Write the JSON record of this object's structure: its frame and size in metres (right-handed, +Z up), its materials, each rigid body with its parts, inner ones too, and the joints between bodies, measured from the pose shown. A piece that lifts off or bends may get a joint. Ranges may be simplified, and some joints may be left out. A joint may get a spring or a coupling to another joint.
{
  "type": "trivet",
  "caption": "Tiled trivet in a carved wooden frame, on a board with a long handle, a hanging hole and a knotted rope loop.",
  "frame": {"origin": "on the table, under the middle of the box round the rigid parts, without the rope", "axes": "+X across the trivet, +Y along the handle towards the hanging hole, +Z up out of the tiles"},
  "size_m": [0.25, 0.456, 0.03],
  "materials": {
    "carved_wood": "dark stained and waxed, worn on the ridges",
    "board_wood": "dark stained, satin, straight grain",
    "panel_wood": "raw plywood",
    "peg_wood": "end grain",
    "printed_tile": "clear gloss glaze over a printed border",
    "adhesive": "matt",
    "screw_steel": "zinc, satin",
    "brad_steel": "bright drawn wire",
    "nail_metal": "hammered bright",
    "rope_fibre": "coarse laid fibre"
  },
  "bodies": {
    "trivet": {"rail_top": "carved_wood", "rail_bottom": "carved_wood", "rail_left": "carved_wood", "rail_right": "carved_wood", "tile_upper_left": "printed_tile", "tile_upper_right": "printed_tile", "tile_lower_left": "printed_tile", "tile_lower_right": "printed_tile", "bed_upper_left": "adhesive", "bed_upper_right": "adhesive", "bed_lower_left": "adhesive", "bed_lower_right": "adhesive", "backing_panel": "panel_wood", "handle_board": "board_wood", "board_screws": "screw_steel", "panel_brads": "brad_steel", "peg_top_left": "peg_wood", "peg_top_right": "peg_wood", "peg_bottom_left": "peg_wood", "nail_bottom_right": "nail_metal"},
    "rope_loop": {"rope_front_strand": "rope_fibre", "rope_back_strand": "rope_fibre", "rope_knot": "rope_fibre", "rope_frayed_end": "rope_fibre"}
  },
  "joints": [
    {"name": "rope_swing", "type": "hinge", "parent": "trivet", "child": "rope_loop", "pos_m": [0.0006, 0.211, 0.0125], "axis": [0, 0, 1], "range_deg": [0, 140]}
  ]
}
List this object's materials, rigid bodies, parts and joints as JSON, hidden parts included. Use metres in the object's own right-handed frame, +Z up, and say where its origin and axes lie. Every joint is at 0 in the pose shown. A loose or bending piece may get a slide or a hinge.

* Exercise *
What is needed here is an exact reproduction of all the entries.

* Full output *
Write the JSON record of this object's structure: its frame and size in metres (right-handed, +Z up), its materials, each rigid body with its parts, inner ones too, and the joints between bodies, measured from the pose shown. A piece that lifts off or bends may get a joint. Ranges may be simplified, and some joints may be left out. A joint may get a spring or a coupling to another joint.
{
  "type": "trivet",
  "caption": "Tiled trivet in a carved wooden frame, on a board with a long handle, a hanging hole and a knotted rope loop.",
  "frame": {"origin": "on the table, under the middle of the box round the rigid parts, without the rope", "axes": "+X across the trivet, +Y along the handle towards the hanging hole, +Z up out of the tiles"},
  "size_m": [0.25, 0.456, 0.03],
  "materials": {
    "carved_wood": "dark stained and waxed, worn on the ridges",
    "board_wood": "dark stained, satin, straight grain",
    "panel_wood": "raw plywood",
    "peg_wood": "end grain",
    "printed_tile": "clear gloss glaze over a printed border",
    "adhesive": "matt",
    "screw_steel": "zinc, satin",
    "brad_steel": "bright drawn wire",
    "nail_metal": "hammered bright",
    "rope_fibre": "coarse laid fibre"
  },
  "bodies": {
    "trivet": {"rail_top": "carved_wood", "rail_bottom": "carved_wood", "rail_left": "carved_wood", "rail_right": "carved_wood", "tile_upper_left": "printed_tile", "tile_upper_right": "printed_tile", "tile_lower_left": "printed_tile", "tile_lower_right": "printed_tile", "bed_upper_left": "adhesive", "bed_upper_right": "adhesive", "bed_lower_left": "adhesive", "bed_lower_right": "adhesive", "backing_panel": "panel_wood", "handle_board": "board_wood", "board_screws": "screw_steel", "panel_brads": "brad_steel", "peg_top_left": "peg_wood", "peg_top_right": "peg_wood", "peg_bottom_left": "peg_wood", "nail_bottom_right": "nail_metal"},
    "rope_loop": {"rope_front_strand": "rope_fibre", "rope_back_strand": "rope_fibre", "rope_knot": "rope_fibre", "rope_frayed_end": "rope_fibre"}
  },
  "joints": [
    {"name": "rope_swing", "type": "hinge", "parent": "trivet", "child": "rope_loop", "pos_m": [0.0006, 0.211, 0.0125], "axis": [0, 0, 1], "range_deg": [0, 140]}
  ]
}
List this object's materials, rigid bodies, parts and joints as JSON, hidden parts included. Use metres in the object's own right-handed frame, +Z up, and say where its origin and axes lie. Every joint is at 0 in the pose shown. A loose or bending piece may get a slide or a hinge.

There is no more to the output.